In reality a family living with the Edge will have absolutely no issues with boot space, because there’s no loading lip, it’s a nice square, efficient shape and a powered tailgate comes as standard. Inside, you’ll fit three large suitcases with ease and a pushchair will go in without fuss.

If there’s one slight downside it’s that the Ford edge doesn’t come with 40:20:40 split folding rear seats, instead getting a 60:40 set-up offering less flexible space. Still, rear seats folded down almost flat there’s no ridge when sliding longer items through to the front seats and bicycle will go in no problem.

Read full interior review

What's it like to drive?

Strong diesels, but no petrols

The Ford Edge comes with good diesel engines and a slick automatic gearbox, but it’d be nice to see a petrol option and it weighs quite a bit more than most alternatives

The Edge isn’t short of power or torque, but it’s no sprinter weighing this much. Two tonnes a lot amongst its SUV peers

Mat Watson
carwow expert

We’re yet to try the 150hp diesel engine paired with its eight-speed automatic gearbox in the Ford Edge, but having tried it in other Fords we can confidently say it makes the most sense.

It certainly isn’t quick, taking more than 11 seconds to reach 62mph from a standstill, and it comes with front-wheel-drive only, but these two factors are unlikely to worry most buyers. It’s also the cheapest option to buy and has the best fuel economy figures of the range.

The trouble is, if you want ST-Line or Vignale trim or four-wheel-drive, you’ll have to go for Ford’s new 238hp diesel. Aside from the obvious extra cost of buying and running it, that’s no hardship – it’s a smooth, quiet diesel engine, and like the 150hp, works extremely well with Ford’s eight-speed gearbox.

The Edge’s vast bulk means even the larger diesel doesn’t feel particularly swift, though, an area where the Edge lags behind all of its alternatives. It’s worth noting, too, that automatic gearbox is best left in auto mode – manual changes via the paddles are sluggish compared with the doing the same in an Q5, X3 or GLC.

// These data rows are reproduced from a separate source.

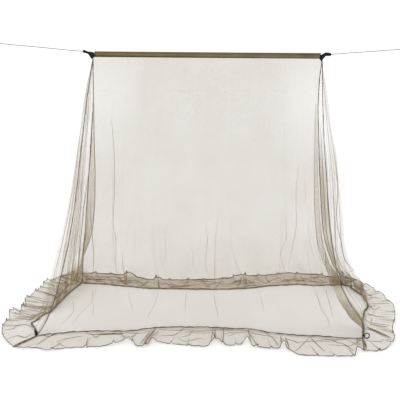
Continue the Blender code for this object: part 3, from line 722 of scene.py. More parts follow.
HEM_TABLES = {side: side_table(HEMS, {corner: (x, y, 0) for corner, (x, y) in CORNERS.items()},
                               side) for side in HEMS}


def wall_point(side, along, drop):
    """A point of a wall between its seams, over its hem, with its large folds."""
    first, second = SIDE_ENDS[side]
    point = seam_point(first, drop).lerp(seam_point(second, drop), along)
    foot = seam_point(first, 1).lerp(seam_point(second, 1), along)
    x, y, out = smooth(HEM_TABLES[side], along)
    point += (Vector((x, y, HEM_Z)) - foot) * drop ** HEM_EASE
    swell = math.sin(math.pi * FOLD_TURN * min(drop, FOLD_END))
    flatten = 1 - max(0, drop - FOLD_END) / (1 - FOLD_END)
    belly = smooth(BELLIES[side], drop)[0] if side in BELLIES else 0
    return point + OUTWARD[side] * (out * swell * flatten + belly * math.sin(math.pi * along))


def bunched_at(side, along, drop):
    """How closely a wall's netting is gathered at a place."""
    amount = WALL_BUNCH[side]
    for at, level, reach, deep, more in GATHERS[side]:
        away = ((along - at) / reach) ** 2 + ((drop - level) / deep) ** 2
        if away < 1:
            amount += more * (1 - away) ** 2
    return amount


def lie_on(rows, ways, downs, at, down):
    """The place on a finished sheet at a share of its length and a share of its width."""
    level = 0
    while level < len(rows) - 2 and downs[level + 1] < down:
        level += 1
    found = []
    for row, way in zip(rows[level:level + 2], ways[level:level + 2]):
        step = 0
        while step < len(way) - 2 and way[step + 1] < at:
            step += 1
        part = (at - way[step]) / max(way[step + 1] - way[step], 1e-6)
        found.append(row[step].lerp(row[step + 1], min(max(part, 0), 1)))
    return found[0].lerp(found[1], (down - downs[level]) / (downs[level + 1] - downs[level]))


def lay_tucks(shape, rows, ways, downs, tucks):
    """Add sharp folds to a finished sheet: narrow tubes of the cloth along their courses."""
    for half, bunch, *course in tucks:
        table = [(place, *pair) for place, pair in enumerate(course)]
        spans = len(course) - 1
        steps = 8 * spans
        points = []
        for step in range(steps + 1):
            at, level = smooth(table, spans * step / steps)
            points.append(lie_on(rows, ways, downs, at, level))
        lay_tube(shape, points, half, sides=6, flat=min(0.8, TUCK_TALL / half), bunch=bunch,
                 swell=lambda share: 0.15 + 0.85 * math.sin(math.pi * share) ** 0.6)


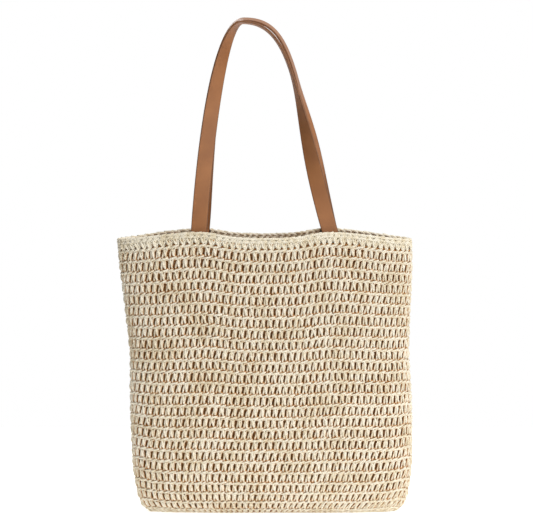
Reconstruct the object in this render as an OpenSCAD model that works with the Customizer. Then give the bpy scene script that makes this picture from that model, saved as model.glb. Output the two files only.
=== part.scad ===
// A soft beach tote: a bag crocheted in the round from paper-straw yarn, a fabric
// lining, and two flat shoulder straps whose ends are sewn down inside the rim.
// Units are millimetres. +Z is up, the front faces -Y, and the origin is the middle
// of the footprint, on the surface that the bag stands on.

/* [Bag] */
// Height of the rim above the base, averaged round the mouth
bag_h = 361.5; // [300:0.5:420]
// Width of the mouth, outside the yarn
mouth_w = 380; // [320:1:440]
// Depth of the open mouth, outside the yarn
mouth_d = 85; // [70:1:120]
// Depth of the body where it is fullest
belly_d = 108; // [90:1:140]
// Width of the flat strip that the bag stands on
base_w = 310; // [250:1:350]
// Depth of that strip
base_d = 34; // [26:1:60]
// How far the body leans sideways between base and rim
body_lean = 10.8; // [0:0.1:14]

/* [Crochet] */
// Thickness of the crocheted fabric
yarn_wall = 5; // [4:0.5:7]
// Height of the dense edging round at the rim
rim_round_h = 15; // [10:1:20]

/* [Lining] */
// Thickness of the lining cloth
cloth_t = 0.8; // [0.6:0.1:1.2]
// Drop of the lining's top edge below the rim
hem_drop = 14; // [13:1:20]
// Depth of the cloth turned under at the hem
hem_turn = 12; // [8:1:20]
// Stitches along the hem
hem_count = 84; // [40:2:120]

/* [Straps] */
// Width of a strap
strap_w = 20.5; // [16:0.5:28]
// Thickness of a strap, both layers
strap_t = 2.6; // [2:0.2:4]
// Middle to middle of one strap's two ends, at the rim
strap_pitch = 168; // [140:1:200]
// Height of the front strap's crown above the rim
strap_drop = 268.5; // [220:0.5:320]
// How much higher the back strap stands
back_rise = 3.4; // [0:0.1:8]
// Length of each sewn end below the rim
tab_l = 38; // [30:1:50]
// Thickness of the reinforcement patch behind each sewn end
patch_t = 0.8; // [0.6:0.1:1.0]
// Height of the reinforcement patch, which ends above the hem
patch_h = 14.5; // [10:0.5:15]

/* [Hidden] */
around = 64;          // facets round the bag
gap = 0.3;            // clearance between bodies
lay = 0.1;            // clearance between layers that lie on each other
strap_steps = 22;     // stations along each half of a strap
stitch = [3, 0.5, 0.8];   // one visible thread stitch: length, height, width

// Outer profile of the body, bottom to top: height, half width, half depth, squareness.
// The foot curls under in one long soft curve, and the fullest level is a quarter of the way up.
foot_w = base_w/2;
foot_d = base_d/2;
full = belly_d/2 - foot_d;    // how far the belly stands out past the foot
belly = [
    [0,             foot_w,            foot_d,                2.7],
    [2,             foot_w + 6,        foot_d + 0.11*full,    2.7],
    [6,             foot_w + 12,       foot_d + 0.26*full,    2.7],
    [12,            foot_w + 16,       foot_d + 0.41*full,    2.7],
    [22,            foot_w + 19.5,     foot_d + 0.58*full,    2.65],
    [34,            foot_w + 22,       foot_d + 0.73*full,    2.6],
    [47,            foot_w + 24,       foot_d + 0.84*full,    2.6],
    [62,            foot_w + 25.5,     foot_d + 0.93*full,    2.6],
    [0.27 * bag_h,  mouth_w/2 - 8.5,   belly_d/2,             2.55],
    [0.42 * bag_h,  mouth_w/2 - 8.5,   belly_d/2 - 1.5,       2.5],
    [0.58 * bag_h,  mouth_w/2 - 10,    belly_d/2 - 4,         2.4],
    [0.74 * bag_h,  mouth_w/2 - 6,     mouth_d/2 + 4,         2.25],
    [0.88 * bag_h,  mouth_w/2 - 2,     mouth_d/2 + 1,         2.15],
    [bag_h,         mouth_w/2,         mouth_d/2,             2.1]];

// A smooth curve through column k of a table whose column 0 is the height
function slope(t, k, i) =
    let (a = max(0, i-1), b = min(len(t)-1, i+1)) (t[b][k] - t[a][k]) / (t[b][0] - t[a][0]);
function on_curve(t, k, z) =
    let (i = max([for (j = [0:len(t)-2]) if (t[j][0] <= max(z, 0)) j]),
         h = t[i+1][0] - t[i][0],
         s = min(1, max(0, (z - t[i][0]) / h)))
    t[i][k]*(1 + 2*s)*pow(1-s, 2) + h*slope(t, k, i)*s*pow(1-s, 2)
    + t[i+1][k]*s*s*(3 - 2*s) - h*slope(t, k, i+1)*s*s*(1-s);
function half_w(z) = on_curve(belly, 1, z);
function half_d(z) = on_curve(belly, 2, z);
function square_of(z) = on_curve(belly, 3, z);
function lean_at(z) = body_lean * (1 - pow(z / bag_h, 1.6));
function ease(a, b, v) = let (t = min(1, max(0, (v - a)/(b - a)))) t*t*(3 - 2*t);

// The rim stands highest where the straps carry it, and sags between them and at the corners
function rim_wave(u) =
    let (off = abs(u) - strap_pitch/mouth_w)
    -2.5 - 4.9*u*u + 8.1*exp(-pow(off / (off < 0 ? 0.18 : 0.4), 2));
function lift(x, z) = rim_wave(2*x/mouth_w) * pow(z/bag_h, 4);
rim_at_strap = bag_h + rim_wave(strap_pitch/mouth_w);

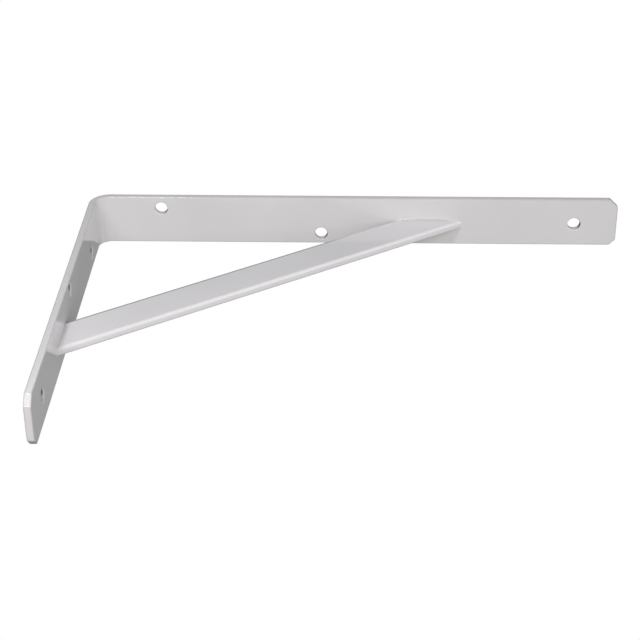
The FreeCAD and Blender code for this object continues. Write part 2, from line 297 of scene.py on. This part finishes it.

Neither comfort not handling are the Ford Edge’s strongest suits. Titanium and Vignale models come on standard suspension which manages to soak up smaller ruts and bumps well enough, but does feel less settled over bigger bumps at low speeds in town.

The ST-Line model has stiffer suspension in a bid to make it corner flatter and feel sportier, but this also means it feels firmer over all bumps at all speeds. In fact, larger bumps are borderline uncomfortable.

And unfortunately even ST-Line models aren’t particularly fun to drive. Because every Edge weighs more than two tonnes and the steering is quite slow and feels disconnected, charging down a country road with lots of tight bends isn’t going to have you smiling. In truth, none of the Edge’s alternatives will have you grinning from ear to ear, but they will all provide more confidence when driving through corners quickly.

In town, the Edge’s turning circle in nothing special and its vast size makes it difficult to dart in and out of traffic with confidence. At least standard front and rear parking sensors are on hand to help guide you into tight parking spaces, while Ford’s Active Park Assist option will assess spaces and do the steering for you.

If you’d rather let the car do the work on long motorway journeys it’s possible to add Ford’s a Driver’s Assistance pack. This includes a system that will brake, accelerate and even steer to keep you between the white lines, as long as you keep your hands on the wheel.